Test input Expected output What it validates
UUUUU 0 no valid segment exists
UDUD 4 full string balance
UUDUD 4 best segment is internal, not prefix

Edge Cases

When the string contains only one character type, every prefix sum is strictly monotonic and never repeats. The algorithm still initializes the dictionary with {0: -1}, but no future prefix equals zero again, so best remains zero throughout. This correctly handles inputs like DDDDD, where no valid segment exists.

When the entire string is balanced, such as UDUD, the prefix sum returns to zero at the last index.
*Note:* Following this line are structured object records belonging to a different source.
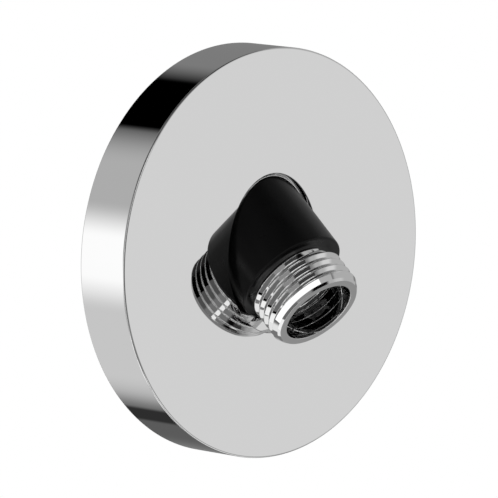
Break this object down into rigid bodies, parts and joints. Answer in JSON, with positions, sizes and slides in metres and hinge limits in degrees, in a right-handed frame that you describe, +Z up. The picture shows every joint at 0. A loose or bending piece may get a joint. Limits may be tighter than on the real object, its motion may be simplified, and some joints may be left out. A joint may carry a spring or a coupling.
{
  "type": "shower arm",
  "caption": "Wall outlet for a shower hose: a polished round cover, a black sleeve leaning down through its oval hole, and a threaded spigot with a non-return valve.",
  "frame": {"origin": "on the inlet's axis, in the wall plane", "axes": "+Y into the wall, along the inlet; +Z up; +X to the right seen from the room; the wall is the plane Y = 0"},
  "size_m": [0.0868, 0.0454, 0.0868],
  "materials": {
    "chrome": "polished",
    "brass": "satin",
    "zinc": "matte",
    "black": "satin",
    "rubber": "matte",
    "steel": "satin",
    "graphite": "satin"
  },
  "bodies": {
    "fitting": {"cover": "chrome", "centring_ring": "chrome", "outlet_spigot": "chrome", "elbow_body": "brass", "inlet_nipple": "brass", "mounting_plate": "zinc", "sleeve": "black", "spigot_seal": "rubber", "nipple_seal": "rubber", "wall_seal": "rubber", "inlet_gasket": "rubber", "valve_ring": "rubber", "cover_screw": "steel", "body_screw": "steel", "valve_spring": "steel", "valve_housing": "graphite", "valve_guide": "graphite", "valve_retainer": "graphite"},
    "poppet": {"valve_poppet": "graphite", "poppet_seal": "rubber"}
  },
  "joints": [
    {"name": "valve_slide", "type": "slide", "parent": "fitting", "child": "poppet", "axis": [0, -0.766, -0.6428], "range_m": [0, 0.0015], "stiffness_N_per_m": 150, "springref_m": -0.001, "deforming": ["valve_spring"]}
  ]
}
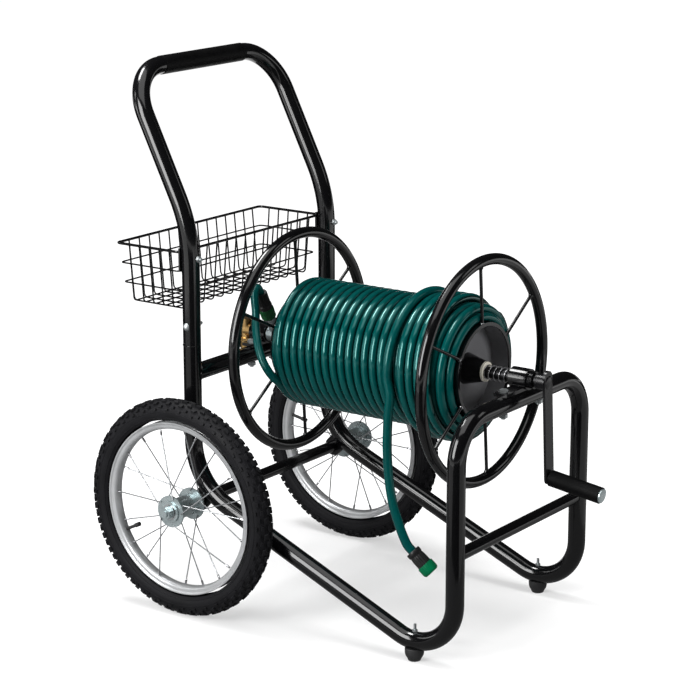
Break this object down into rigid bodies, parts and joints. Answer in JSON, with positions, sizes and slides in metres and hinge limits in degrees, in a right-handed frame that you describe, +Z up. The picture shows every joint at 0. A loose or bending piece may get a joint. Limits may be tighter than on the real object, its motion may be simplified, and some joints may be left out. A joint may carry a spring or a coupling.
{
  "type": "hose reel cart",
  "caption": "Two-wheeled garden hose reel cart: bent black tube frame, crank-wound hose drum, push handle and wire basket.",
  "frame": {"origin": "on the floor, at the middle of the cart's outline seen from above, the loose hose end left out", "axes": "+X to the right seen from the crank, -Y towards the crank, +Z up"},
  "size_m": [0.6186, 0.9019, 0.979],
  "materials": {
    "gloss_black": "glossy powder coat",
    "grip_black": "satin",
    "hose_teal": "glossy vinyl",
    "coupling_black": "satin",
    "collar_green": "glossy",
    "zinc": "zinc plated",
    "steel": "bright",
    "rim_silver": "polished",
    "brass": "polished",
    "bronze": "sintered",
    "drum_grey": "flat",
    "washer_cream": "nylon",
    "foot_rubber": "matt",
    "tyre_rubber": "matt"
  },
  "bodies": {
    "frame": {"left_side_tube": "gloss_black", "right_side_tube": "gloss_black", "front_hoop": "gloss_black", "front_crossbar": "gloss_black", "rear_crossbar": "gloss_black", "axle_tube": "gloss_black", "axle_rod": "zinc", "axle_nuts": "zinc", "handle_tube": "gloss_black", "handle_spigots": "gloss_black", "post_bolts": "zinc", "handle_sleeve": "grip_black", "feet": "foot_rubber", "foot_bolts": "zinc", "bearing_blocks": "gloss_black", "shaft_bushes": "bronze", "block_bolts": "zinc", "inlet_elbow": "brass", "basket_rim": "gloss_black", "basket_hoops": "gloss_black", "basket_cross_wires": "gloss_black", "basket_long_wires": "gloss_black", "basket_brackets": "gloss_black", "hose_tail": "hose_teal", "tail_coupling": "coupling_black", "tail_collar": "collar_green"},
    "reel": {"front_flange_ring": "gloss_black", "rear_flange_ring": "gloss_black", "front_flange_spokes": "gloss_black", "rear_flange_spokes": "gloss_black", "drum_tube": "gloss_black", "front_drum_plate": "drum_grey", "rear_drum_plate": "drum_grey", "front_hub": "gloss_black", "reel_shaft": "zinc", "hub_washer": "washer_cream", "drag_spring": "steel", "shaft_collar": "zinc", "crank_arm": "gloss_black", "crank_pin": "zinc", "hose_core": "hose_teal", "hose_winding": "hose_teal", "outlet_block": "zinc", "leader_collar": "collar_green", "leader_coupling": "coupling_black", "leader_hose": "hose_teal"},
    "crank_handle": {"crank_grip": "grip_black", "grip_cap": "steel"},
    "left_wheel": {"left_tyre": "tyre_rubber", "left_rim": "rim_silver", "left_spokes": "steel", "left_hub": "zinc", "left_bearings": "steel", "left_valve": "grip_black"},
    "right_wheel": {"right_tyre": "tyre_rubber", "right_rim": "rim_silver", "right_spokes": "steel", "right_hub": "zinc", "right_bearings": "steel", "right_valve": "grip_black"}
  },
  "joints": [
    {"name": "reel_turn", "type": "hinge", "parent": "frame", "child": "reel", "pos_m": [0, -0.29306, 0.467], "axis": [0, 1, 0], "continuous": true},
    {"name": "grip_turn", "type": "hinge", "parent": "reel", "child": "crank_handle", "pos_m": [0.012, -0.34406, 0.29542], "axis": [0.0097, -0.9903, -0.1388], "continuous": true},
    {"name": "left_wheel_turn", "type": "hinge", "parent": "frame", "child": "left_wheel", "pos_m": [-0.261, 0.25094, 0.2], "axis": [1, 0, 0], "continuous": true},
    {"name": "right_wheel_turn", "type": "hinge", "parent": "frame", "child": "right_wheel", "pos_m": [0.261, 0.25094, 0.2], "axis": [1, 0, 0], "continuous": true}
  ]
}
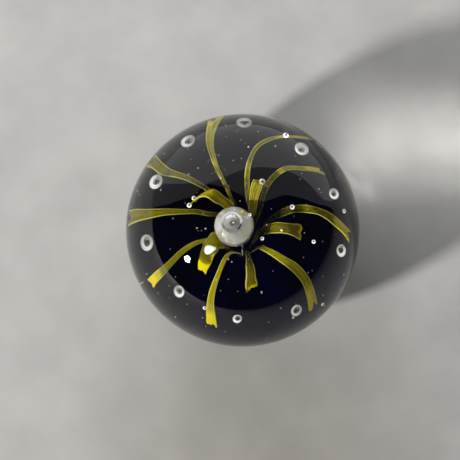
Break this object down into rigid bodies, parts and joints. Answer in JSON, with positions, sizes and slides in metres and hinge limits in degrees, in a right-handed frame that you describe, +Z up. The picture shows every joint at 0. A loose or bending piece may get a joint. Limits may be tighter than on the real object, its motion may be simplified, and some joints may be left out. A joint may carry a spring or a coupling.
{
  "type": "glass paperweight",
  "caption": "Solid clear glass ball with a ground flat base; a dark blue ground, yellow ribbons like a fountain flower and a ring of air bubbles are sealed in it.",
  "frame": {"origin": "centre of the flat base", "axes": "+Z up along the axis that the ball was turned about; -Y faces a person who looks down on it"},
  "size_m": [0.08, 0.08, 0.068],
  "materials": {
    "clear_glass": "fire-polished clear glass, base ground flat and polished"
  },
  "bodies": {
    "root": {"glass_sphere": "clear_glass"}
  },
  "joints": []
}
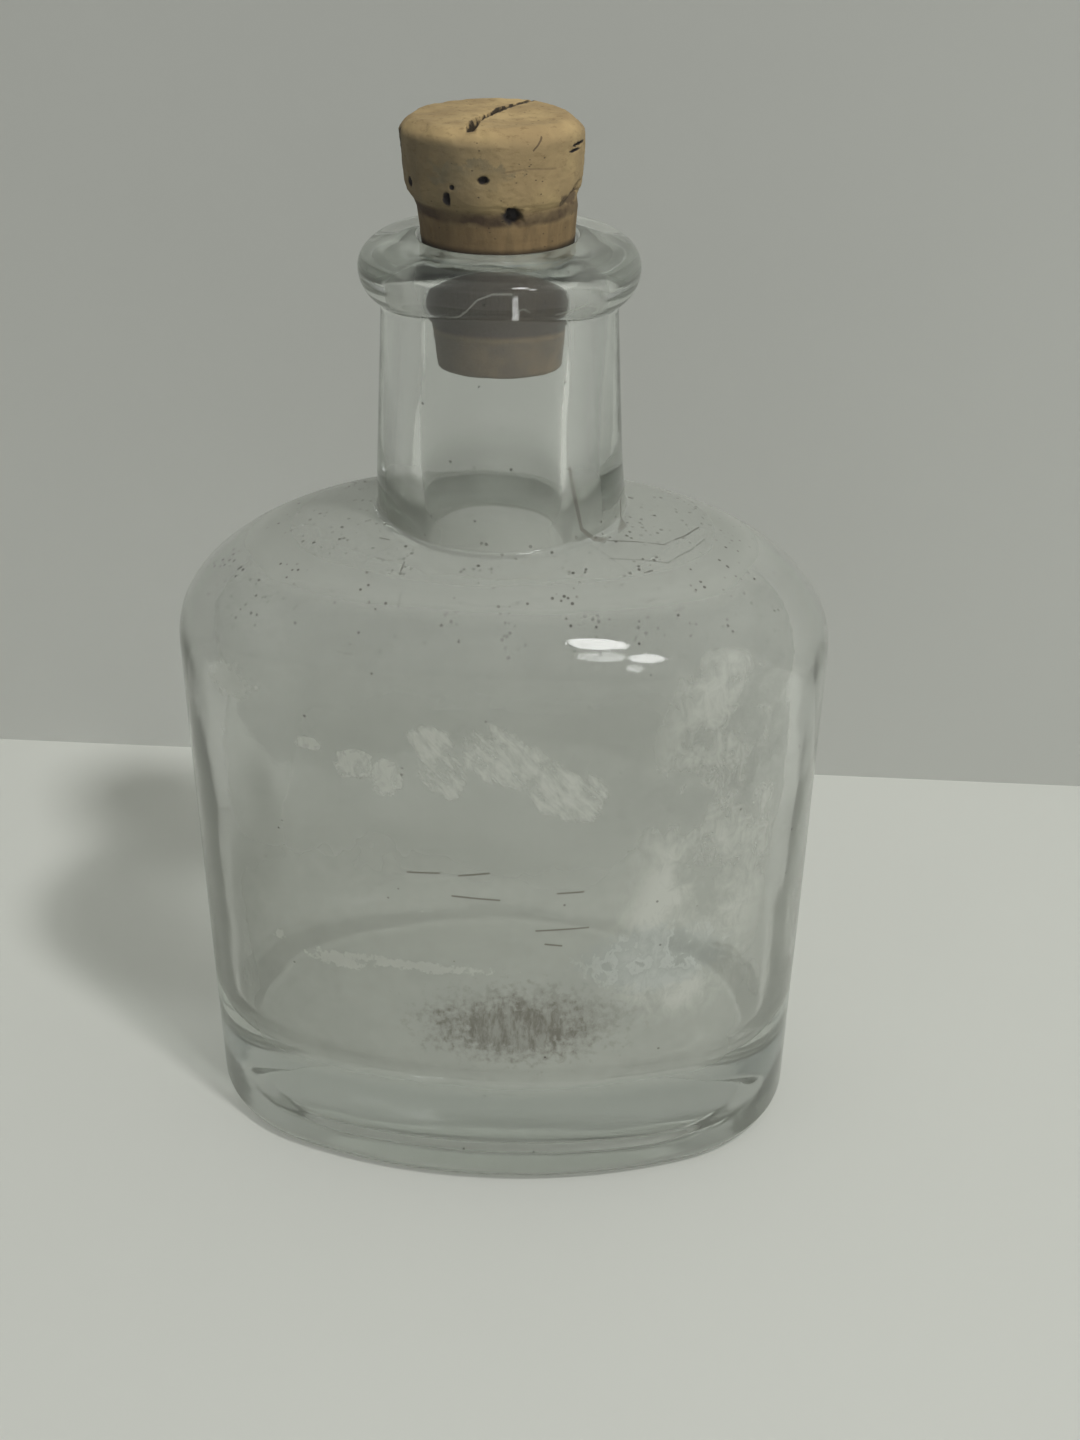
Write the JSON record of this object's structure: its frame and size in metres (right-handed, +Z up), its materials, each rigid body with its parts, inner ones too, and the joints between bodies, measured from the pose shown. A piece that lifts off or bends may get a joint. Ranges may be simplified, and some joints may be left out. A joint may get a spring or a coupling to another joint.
{
  "type": "corked glass flask",
  "caption": "Small empty oval glass flask with rounded shoulders, a straight neck, a ring lip and a tapered natural cork in its mouth.",
  "frame": {"origin": "centre of the foot, on the surface that the flask stands on", "axes": "+Z up along the neck, +X across the broad faces, -Y the broad face that the picture shows"},
  "size_m": [0.0586, 0.0366, 0.0943],
  "materials": {
    "clear_glass": "old pressed and tooled clear glass with a faint grey-green tint, slightly wavy and hazed",
    "natural_cork": "worn natural cork, tan, with dark pores and splits"
  },
  "bodies": {
    "bottle": {"glass_bottle": "clear_glass"},
    "cork": {"cork_stopper": "natural_cork"}
  },
  "joints": [
    {"name": "cork_pull", "type": "slide", "parent": "bottle", "child": "cork", "axis": [0, 0, 1], "range_m": [0, 0.035]}
  ]
}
Since zero was stored at index -1 initially, the computed segment spans the full array. The algorithm naturally captures this without special casing.

When balanced segments exist but are not prefix-aligned, such as UUDUD, repeated prefix sums appear in the middle of the scan. Each repetition correctly forms a candidate segment, and the earliest stored index guarantees maximal expansion for that prefix value, ensuring the longest segment is found even when it starts and ends in the middle of the string.